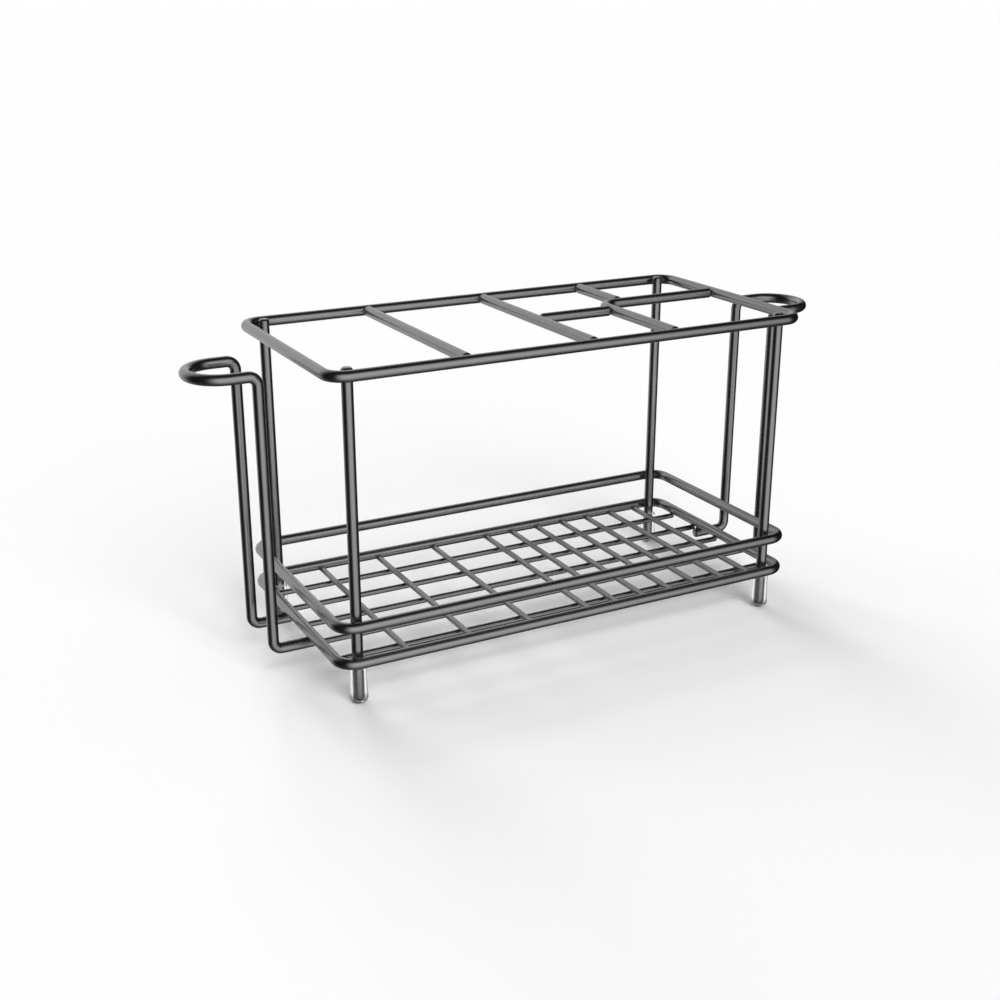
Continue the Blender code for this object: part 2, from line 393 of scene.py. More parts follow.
...
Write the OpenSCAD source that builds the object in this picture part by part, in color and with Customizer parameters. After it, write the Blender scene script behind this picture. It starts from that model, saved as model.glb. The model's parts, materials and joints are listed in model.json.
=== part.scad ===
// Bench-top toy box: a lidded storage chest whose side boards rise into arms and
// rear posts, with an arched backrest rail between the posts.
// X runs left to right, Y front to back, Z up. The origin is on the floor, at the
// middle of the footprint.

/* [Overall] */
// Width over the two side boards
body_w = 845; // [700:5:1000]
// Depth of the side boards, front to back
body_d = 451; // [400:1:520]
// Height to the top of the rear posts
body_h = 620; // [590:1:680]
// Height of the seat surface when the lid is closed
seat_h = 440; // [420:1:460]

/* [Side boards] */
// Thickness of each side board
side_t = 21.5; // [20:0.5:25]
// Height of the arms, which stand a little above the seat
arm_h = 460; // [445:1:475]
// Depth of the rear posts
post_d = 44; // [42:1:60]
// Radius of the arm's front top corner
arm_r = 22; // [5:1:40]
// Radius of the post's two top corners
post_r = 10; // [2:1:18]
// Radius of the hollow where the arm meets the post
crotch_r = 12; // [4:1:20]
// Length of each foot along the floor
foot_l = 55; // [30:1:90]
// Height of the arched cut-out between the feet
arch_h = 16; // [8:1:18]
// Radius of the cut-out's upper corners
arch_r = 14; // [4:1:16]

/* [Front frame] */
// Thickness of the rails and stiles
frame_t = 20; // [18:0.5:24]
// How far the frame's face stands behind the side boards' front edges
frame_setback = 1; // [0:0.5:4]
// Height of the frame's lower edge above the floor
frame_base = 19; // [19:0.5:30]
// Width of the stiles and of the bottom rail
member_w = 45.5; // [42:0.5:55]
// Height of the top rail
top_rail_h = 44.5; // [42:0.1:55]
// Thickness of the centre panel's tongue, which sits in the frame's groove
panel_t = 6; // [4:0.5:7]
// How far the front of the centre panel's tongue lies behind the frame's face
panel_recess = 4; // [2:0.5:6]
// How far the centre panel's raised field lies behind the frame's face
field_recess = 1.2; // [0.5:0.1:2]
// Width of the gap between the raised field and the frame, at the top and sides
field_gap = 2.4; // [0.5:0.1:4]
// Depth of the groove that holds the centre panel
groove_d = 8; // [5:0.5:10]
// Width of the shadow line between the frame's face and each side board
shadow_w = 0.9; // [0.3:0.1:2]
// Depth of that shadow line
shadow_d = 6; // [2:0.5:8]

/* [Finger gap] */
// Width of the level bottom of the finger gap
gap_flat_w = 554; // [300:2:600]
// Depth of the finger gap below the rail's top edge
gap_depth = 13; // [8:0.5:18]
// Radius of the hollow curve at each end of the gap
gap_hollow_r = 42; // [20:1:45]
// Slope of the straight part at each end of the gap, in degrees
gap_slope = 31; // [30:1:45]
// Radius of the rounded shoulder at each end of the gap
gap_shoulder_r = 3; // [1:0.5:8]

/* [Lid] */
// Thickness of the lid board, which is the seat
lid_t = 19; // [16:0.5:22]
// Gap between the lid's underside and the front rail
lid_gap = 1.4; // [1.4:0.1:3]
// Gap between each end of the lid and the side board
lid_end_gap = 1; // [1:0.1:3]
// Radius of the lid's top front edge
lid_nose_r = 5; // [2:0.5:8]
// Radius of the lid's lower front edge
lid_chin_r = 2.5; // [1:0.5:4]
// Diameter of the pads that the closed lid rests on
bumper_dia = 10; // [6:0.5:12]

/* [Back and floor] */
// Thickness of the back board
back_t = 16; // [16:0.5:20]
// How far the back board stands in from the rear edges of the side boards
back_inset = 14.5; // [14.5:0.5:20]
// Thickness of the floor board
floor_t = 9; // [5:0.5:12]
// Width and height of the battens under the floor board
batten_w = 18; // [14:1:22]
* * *
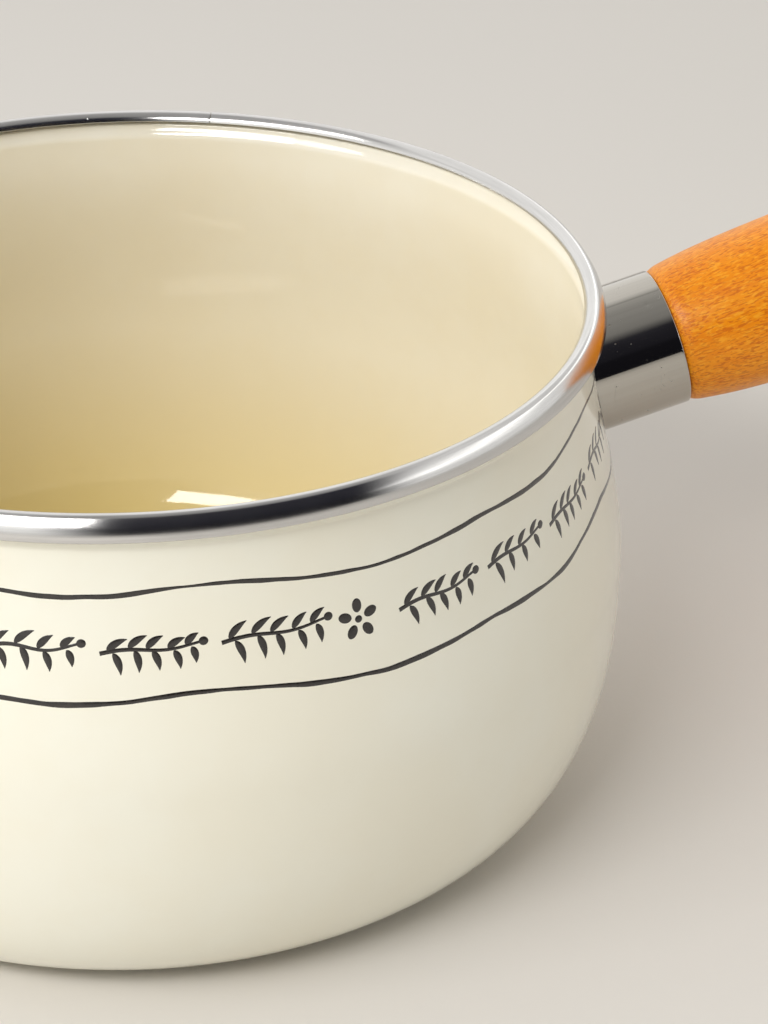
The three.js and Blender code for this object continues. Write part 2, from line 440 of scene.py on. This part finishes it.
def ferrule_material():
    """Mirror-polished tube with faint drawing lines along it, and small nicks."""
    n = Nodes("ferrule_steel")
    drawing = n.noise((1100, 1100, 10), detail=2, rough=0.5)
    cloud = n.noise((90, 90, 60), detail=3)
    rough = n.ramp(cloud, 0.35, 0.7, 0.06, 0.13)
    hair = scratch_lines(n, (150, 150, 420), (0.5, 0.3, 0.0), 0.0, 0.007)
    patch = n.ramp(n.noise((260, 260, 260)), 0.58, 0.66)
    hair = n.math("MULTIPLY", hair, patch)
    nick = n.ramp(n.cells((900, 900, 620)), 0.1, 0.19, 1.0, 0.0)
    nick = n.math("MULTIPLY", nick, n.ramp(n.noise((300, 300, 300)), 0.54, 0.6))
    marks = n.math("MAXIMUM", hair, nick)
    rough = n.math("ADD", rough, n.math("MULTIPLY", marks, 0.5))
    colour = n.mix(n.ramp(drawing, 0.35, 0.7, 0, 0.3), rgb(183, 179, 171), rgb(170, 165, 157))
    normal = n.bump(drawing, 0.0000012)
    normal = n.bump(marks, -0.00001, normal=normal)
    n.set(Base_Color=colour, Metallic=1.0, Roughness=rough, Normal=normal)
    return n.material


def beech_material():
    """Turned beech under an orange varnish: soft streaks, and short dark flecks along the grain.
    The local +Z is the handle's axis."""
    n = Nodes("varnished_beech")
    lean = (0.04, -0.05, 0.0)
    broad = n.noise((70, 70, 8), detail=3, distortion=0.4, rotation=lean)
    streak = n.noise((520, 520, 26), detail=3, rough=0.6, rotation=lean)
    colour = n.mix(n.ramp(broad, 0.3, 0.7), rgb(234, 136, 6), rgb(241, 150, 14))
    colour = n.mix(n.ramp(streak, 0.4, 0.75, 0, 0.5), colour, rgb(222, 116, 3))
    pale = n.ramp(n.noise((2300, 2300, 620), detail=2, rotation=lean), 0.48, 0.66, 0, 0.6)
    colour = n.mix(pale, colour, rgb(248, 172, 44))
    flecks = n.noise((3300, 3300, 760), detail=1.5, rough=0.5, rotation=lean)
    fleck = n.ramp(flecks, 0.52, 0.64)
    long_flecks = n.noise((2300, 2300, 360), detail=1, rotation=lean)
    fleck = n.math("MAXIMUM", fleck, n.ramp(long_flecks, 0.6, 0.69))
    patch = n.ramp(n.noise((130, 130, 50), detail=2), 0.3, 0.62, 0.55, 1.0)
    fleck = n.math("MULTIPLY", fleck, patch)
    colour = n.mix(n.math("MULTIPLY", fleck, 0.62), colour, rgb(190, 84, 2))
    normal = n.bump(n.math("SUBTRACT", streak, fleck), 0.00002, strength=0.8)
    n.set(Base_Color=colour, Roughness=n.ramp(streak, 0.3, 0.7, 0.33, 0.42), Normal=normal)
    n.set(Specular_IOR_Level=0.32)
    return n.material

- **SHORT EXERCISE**
From the material, report only how many lines include the word "part".

- **TASK ANSWER**
5